Her delivery is smart, playful, and emotionally agile, becoming increasingly gut-wrenching as the cost of Nora’s denial comes more clearly into focus. Gillis allows us to see Nora’s intense contradictions without judgment, revealing how love, fear, and selfishness coexist within her. Opposite her stands Gray Powell (Coal Mine’s Appropriate), offering up a Torvald who is tight, solid, superficially affectionate, and chillingly assured. His misogyny is not overtly cruel but embedded in certainty and paternal pride. That obliviousness makes it all the more unsettling and disturbing for a modern audience to hear, easily exposing how oppression disguises itself as care within partnership.

Healy’s direction deftly amplifies this psychological tension, using the wide open set and blocking to create a sense of claustrophobia that steadily tightens its caged grip. Gillian Gallow’s set and costumes drape powerfully to this effect. The room suggests comfort and taste but resists specificity, hovering somewhere between dining room and sitting room, reinforcing the sense that this is a space designed more for display than for actually living and engaging. It becomes something akin to a pressure chamber, beautiful but absolutely confining, stifling, and cold, when we should be feeling its warmth. Gallow’s costumes are particularly effective, underscoring the changing themes of containment and female liberation through texture, structure, and color, culminating in a visual transformation that mirrors Nora’s internal awakening. The lighting by Kevin Lamotte (Shaw’s GNIT) subtly and artfully sculpts the emotional terrain, while Deanna H. Choi’s sound design is oppressively amplified, occasionally missing opportunities to deepen our access to the characters’ quiet inner lives, particularly in moments that rely on silence and restraint rather than escalation.

Laura Condlln and Hailey Gillis in Canadian Stage’s A Doll’s House. Photo by Dahlia Katz.

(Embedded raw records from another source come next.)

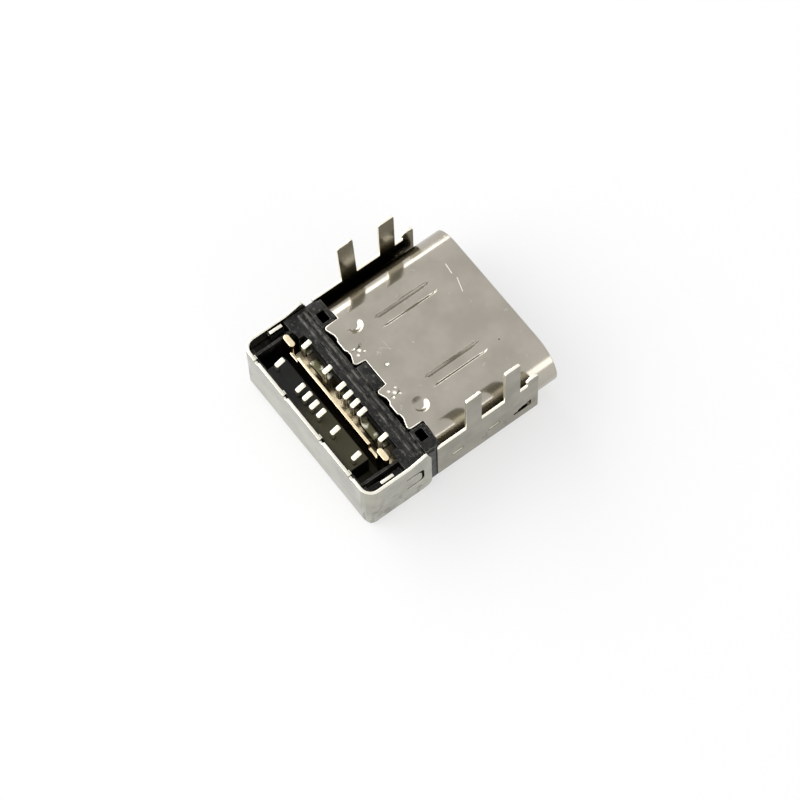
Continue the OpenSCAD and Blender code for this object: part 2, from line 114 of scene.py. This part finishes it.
def grain(place, scale, detail=3.0, stretch=(1.0, 1.0, 1.0)):
    """Cloudy noise from 0 to 1, with so many lumps to the millimetre."""
    stretched = place.node("Mapping", 0, {"Vector": place, "Scale": stretch})
    return place.node("TexNoise", 0, {"Vector": stretched, "Scale": scale, "Detail": detail})


def surface(name, build, **fixed):
    """A finish. build gives its sockets from the place in millimetres and the facing of the surface."""
    made = bpy.data.materials.new(name)
    made.use_nodes = True
    made.node_tree.nodes.clear()
    blank = Wire(made.node_tree)
    place = blank.node("TexCoord", "Object")
    place = blank.node("VectorMath", 0, {0: place, "Scale": 1 / mm}, operation="SCALE")
    facing = blank.node("TexCoord", "Normal")
    sockets = build(place, facing)
    sockets.update({socket.replace("_", " "): value for socket, value in fixed.items()})
    shader = blank.node("BsdfPrincipled", 0, sockets)
    blank.node("OutputMaterial", None, {"Surface": shader})
    return made


def relief(place, height, depth):
    """The normal of a surface whose height goes from 0 to 1 over a depth in millimetres."""
    return place.node("Bump", 0, {"Height": height, "Strength": 1.0, "Distance": depth * mm})


def dressed(node, finish, edge=0.02, shape=None):
    """A copy of a CAD node with merged corners, rounded edges and a finish. It stands for the node."""
    form = bmesh.new()
    form.from_mesh(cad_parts[node].data)
    bmesh.ops.remove_doubles(form, verts=form.verts, dist=1e-4 * mm)
    bmesh.ops.dissolve_limit(form, angle_limit=radians(1), verts=form.verts, edges=form.edges)
    if shape:
        shape(form)
    sharp = [e for e in form.edges if len(e.link_faces) == 2 and e.calc_face_angle() > radians(35)]
    bmesh.ops.bevel(form, geom=sharp, offset=edge * mm, segments=2, profile=0.5, affect="EDGES",
                    material=-1, clamp_overlap=False)
    for face in form.faces:
        face.smooth = True
    mesh = bpy.data.meshes.new(node + "_dressed")
    form.to_mesh(mesh)
    form.free()
    piece = bpy.data.objects.new(node + "_dressed", mesh)
    bpy.context.scene.collection.objects.link(piece)
    piece.data.materials.append(finish)
    even = piece.modifiers.new("even_faces", "WEIGHTED_NORMAL")
    even.weight = 100
    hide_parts(node)
    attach(piece, "root")
    return piece


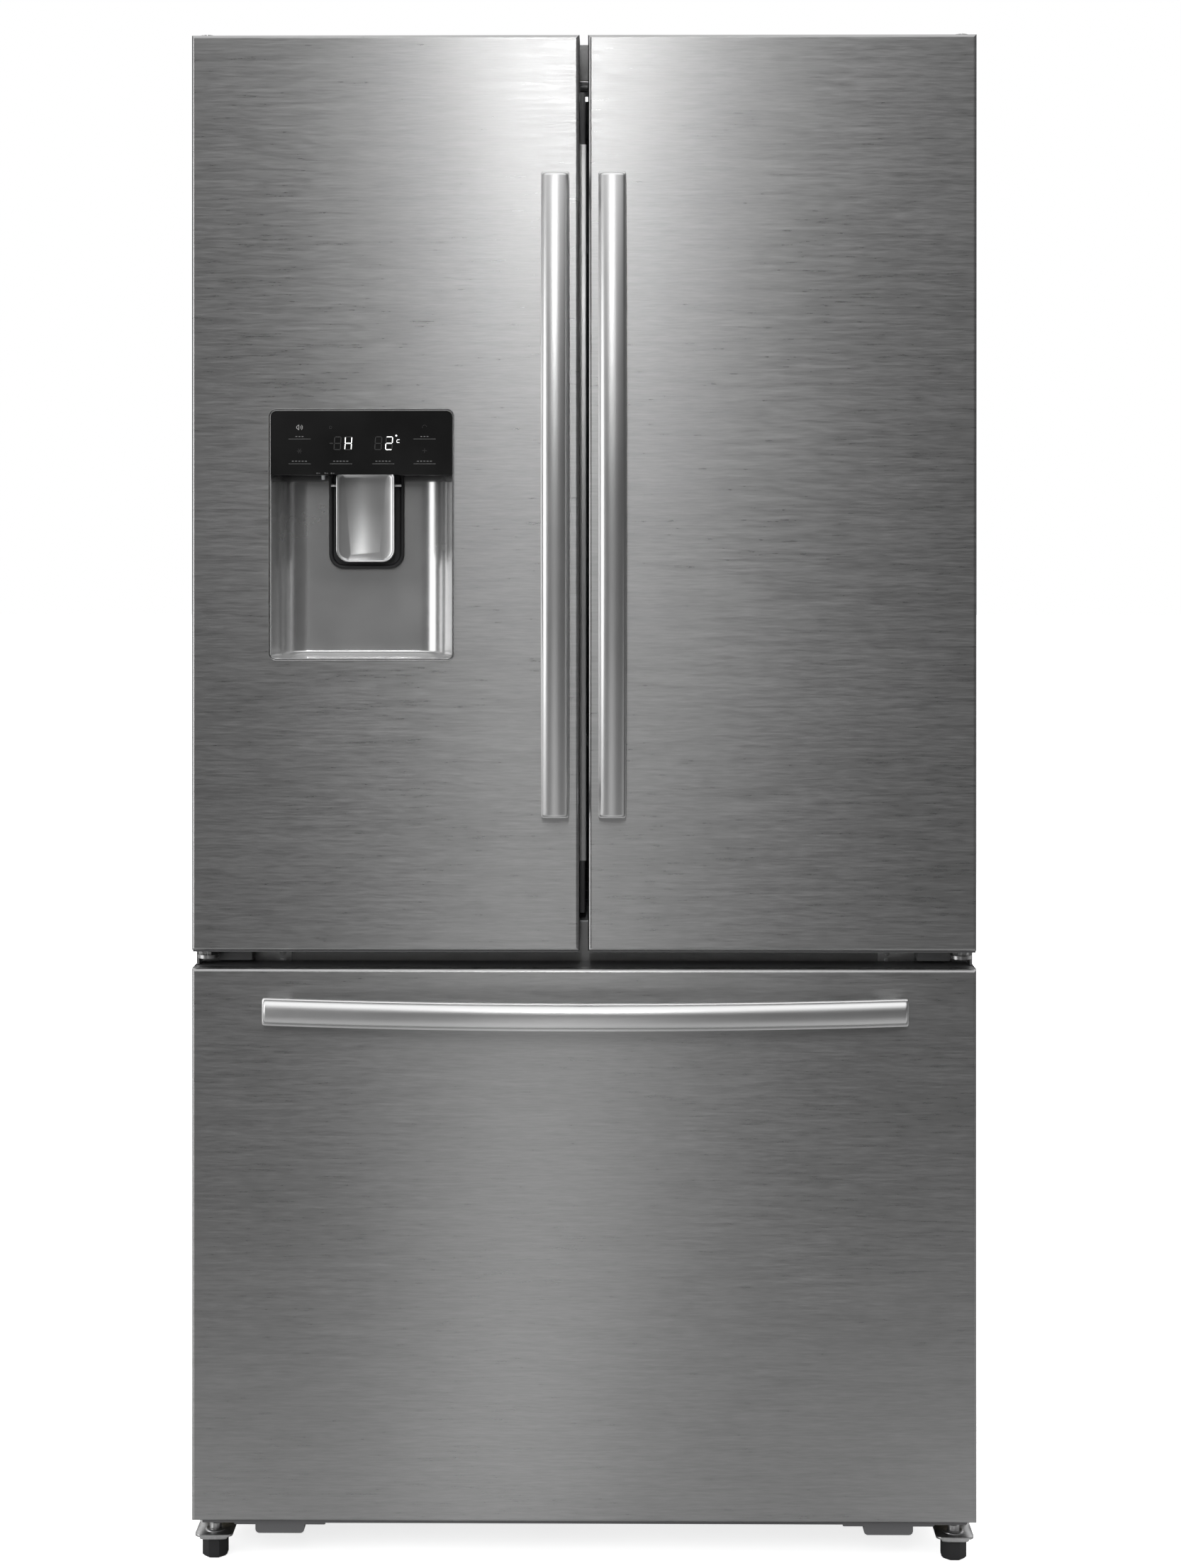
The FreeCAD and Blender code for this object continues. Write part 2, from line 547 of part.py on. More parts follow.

The supporting cast is exceptional, providing essential grounding and texture. Jamie Robinson (YPT’s Risky Phil) brings quiet menace and moral human weight to Krogstad, never overstating the threat yet allowing it to loom persistently. The invigorating Laura Condlln (Stratford’s Frankenstein Revived) is precise and emotionally generous as Kristine, and her scenes with Robinson carry a sense of earned intimacy and reckoning that resonates deeply. Their final exchange is one of the production’s most affecting moments, offering a glimpse of a connection forged through honesty rather than illusion. David Collins (Stratford’s London Assurance) gives Dr. Rank a gentle gravity, speaking of illness and isolation with understated grace, while Elizabeth Saunders (CS’s The Stone Angel) brings warmth and fatigue to Anne Marie, anchoring the household’s generational divide with lived-in truth.

When the final confrontation arrives, Gillis allows Nora’s transformation to register with striking clarity. The shift is subtle but unmistakable, visible in stillness, posture, and focus rather than volume or gesture. While the final exit famously associated with seismic rupture arrives here without a literal slam, unlike that powerful and unique stage exit delivered by Chastain and Lloyd on Broadway, the emotional impact remains potent. The door closes gently, but the reckoning has already occurred. This choice reframes the ending not as an explosion but as an inevitability, a woman stepping into self-definition with quiet resolve. In doing so, Canadian Stage’s A Doll’s House offers a deeply relevant and emotionally stirring examination of female identity and societal expectation. The production proves that this story still speaks urgently to the present moment, earning its place by trusting Herzog’s adaptation and its performers to articulate why it still matters now. The bird may not shatter the cage on her way out, but we understand why she must leave, and that understanding resonates long after the red curtains come down.